Both approaches are effectively linear in the total input size.

With built-ins:

split("@")
split("+", 1)
replace(".", "")

Each scans part of the string, so it is still \(O(n)\) per email.

With manual parsing:

one pass over the email
also \(O(n)\) per email

So asymptotically, there is no improvement.

The real difference is:

manual parsing may reduce constant factors and temporary strings
built-ins improve readability and reliability

For LeetCode-sized constraints, readability wins.

The real trap in interviews¶

Sometimes candidates over-optimize too early.

If you jump straight to manual parsing, you risk:

index bugs
off-by-one bugs
mishandling @
mishandling first +
making code harder to explain

You actually had exactly this kind of bug with the domain reconstruction.

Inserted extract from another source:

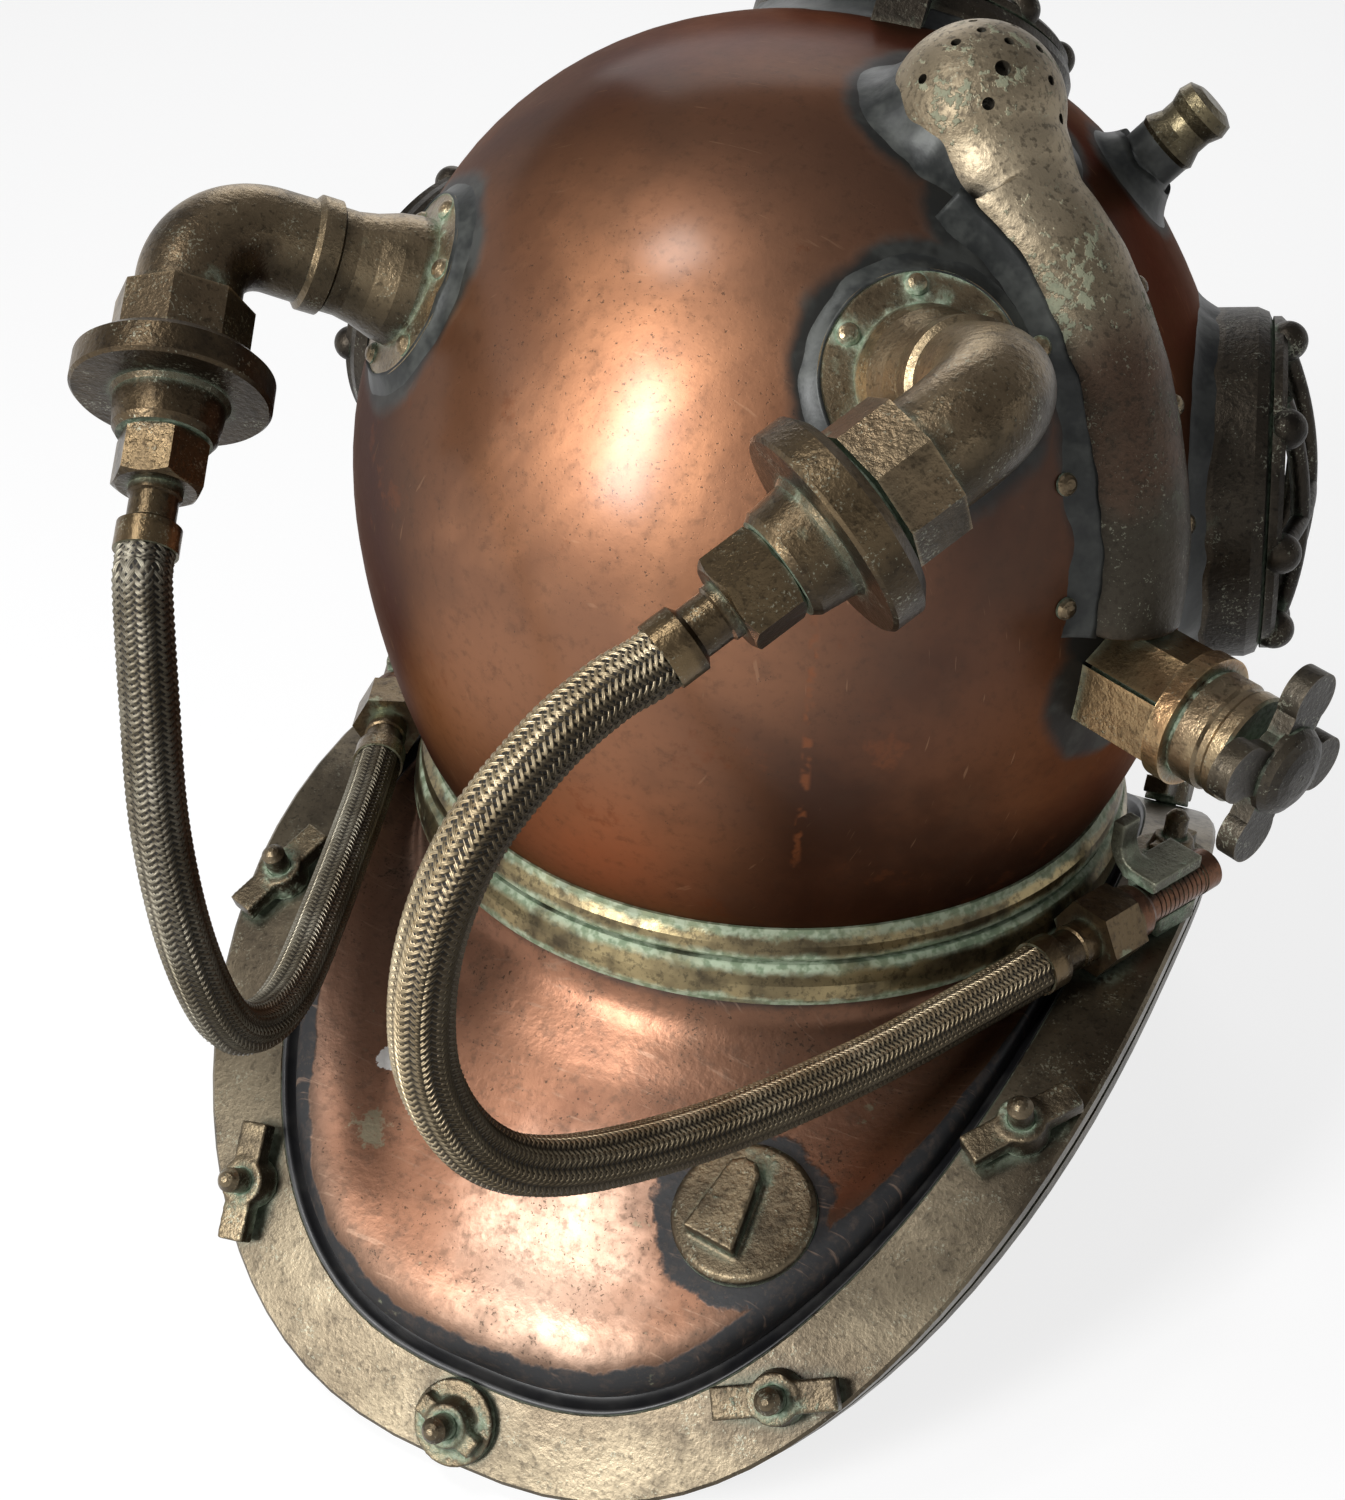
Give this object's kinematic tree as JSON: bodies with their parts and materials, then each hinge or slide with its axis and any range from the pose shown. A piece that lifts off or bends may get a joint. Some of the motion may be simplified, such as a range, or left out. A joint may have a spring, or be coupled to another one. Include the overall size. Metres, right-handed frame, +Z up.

That is a strong signal that the cleaner version is safer.

Best interview strategy¶

A strong answer is often:

first give the simple built-in solution
state complexity clearly
mention that a manual one-pass parser is possible if they want fewer intermediate strings

Something like:

I would normalize each email by splitting local and domain, truncating local at the first plus, removing dots from local, and inserting the canonical form into a set. This is linear in total input size. If you want, I can also write a one-pass parser version, but I think the built-in version is clearer and equally optimal asymptotically.

That sounds mature.

When built-ins are a bad look¶

They are a worse answer if:

you use many chained operations without explaining cost
you rely on regex for a simple problem
you use obscure tricks that hurt readability
you ignore an interviewer hint toward parsing

So:

split + replace = good
regex golf = bad
unreadable comprehension-only solution = risky

My recommendation¶

Use the built-in version as your main interview answer.

Then be ready to say:

"This is \(O(\text{total characters})\)."
"A one-pass parser is possible, but I prefer this for clarity unless you want the lower-level version."

That is usually the best balance of correctness, clarity, and interview judgment.